Perl 6 Performance and Reliability Engineering grant report (Jonathan Worthington)
This report describes what I have accomplished in the latest 200 hours of my Perl 6 Performance and Reliability Engineering grant.
A new MoarVM specializer plugin mechanism
The most significant new optimizations developed in this grant period center around a new mechanism for helping the MoarVM specializer, which optimizes and JIT-compiles hot code, to understand a wider range of Perl 6 constructs. I used this mechanism to speed up:
- Private method calls taking place within roles (6.5x faster)
- Qualified method calls like
$obj.Foo::meth(12x faster) - Duck dispatches like
$obj.?foo(2.5x faster if there is usually only one type really seen at the callsite in a particular program, and 1.5x faster otherwise)

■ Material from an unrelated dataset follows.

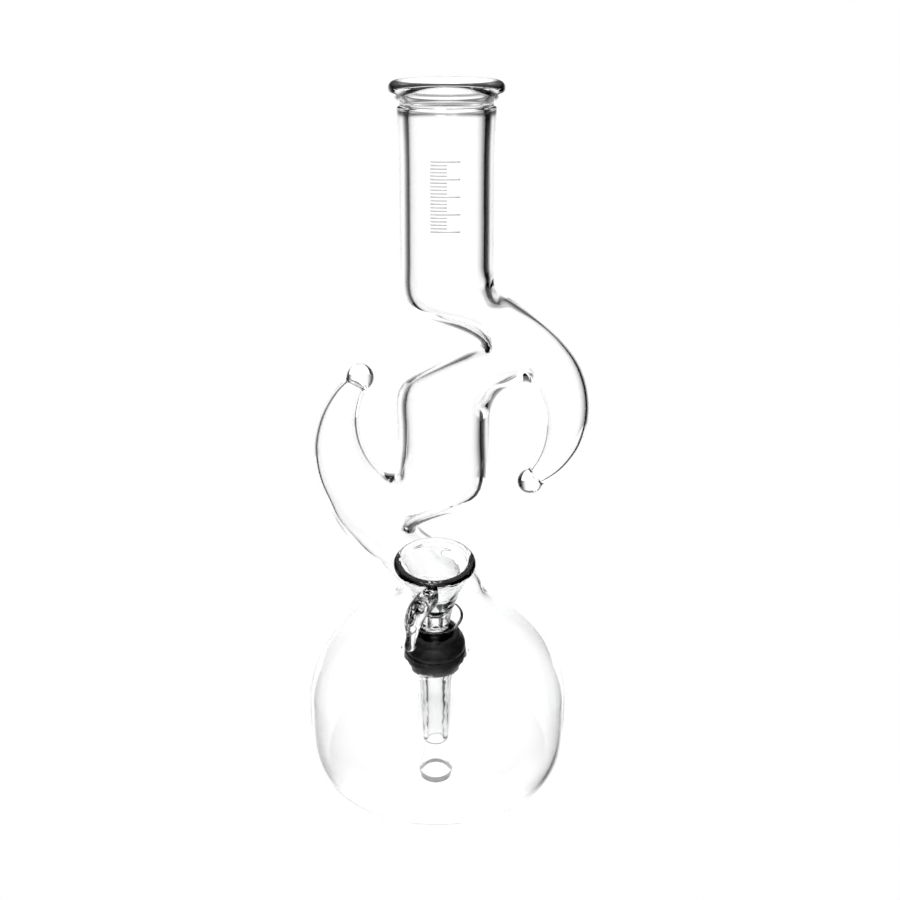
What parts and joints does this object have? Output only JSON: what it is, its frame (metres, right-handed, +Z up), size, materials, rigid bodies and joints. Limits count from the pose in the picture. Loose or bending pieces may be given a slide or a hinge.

This mechanism was also used in a re-work of Scalar containers, discussed a
little later in this report.
MoarVM specializer usage analysis improvements
Various optimizations depend on having good information on what values are used and where they are used in the program. Previously, we maintained a simple usage count, and incremented that number to account for places where the value would be needed if the code was deoptimized (that is, returning to the interpreter if a speculative optimization turned out to be wrong).
First, I introduced use chains, which allow easy finding of instructions that use the result of an operation. Along with this, I implemented a debug checker that makes sure the usage information is maintained correctly as optimizations are performed. This uncovered a number of usage bugs, all of which I fixed.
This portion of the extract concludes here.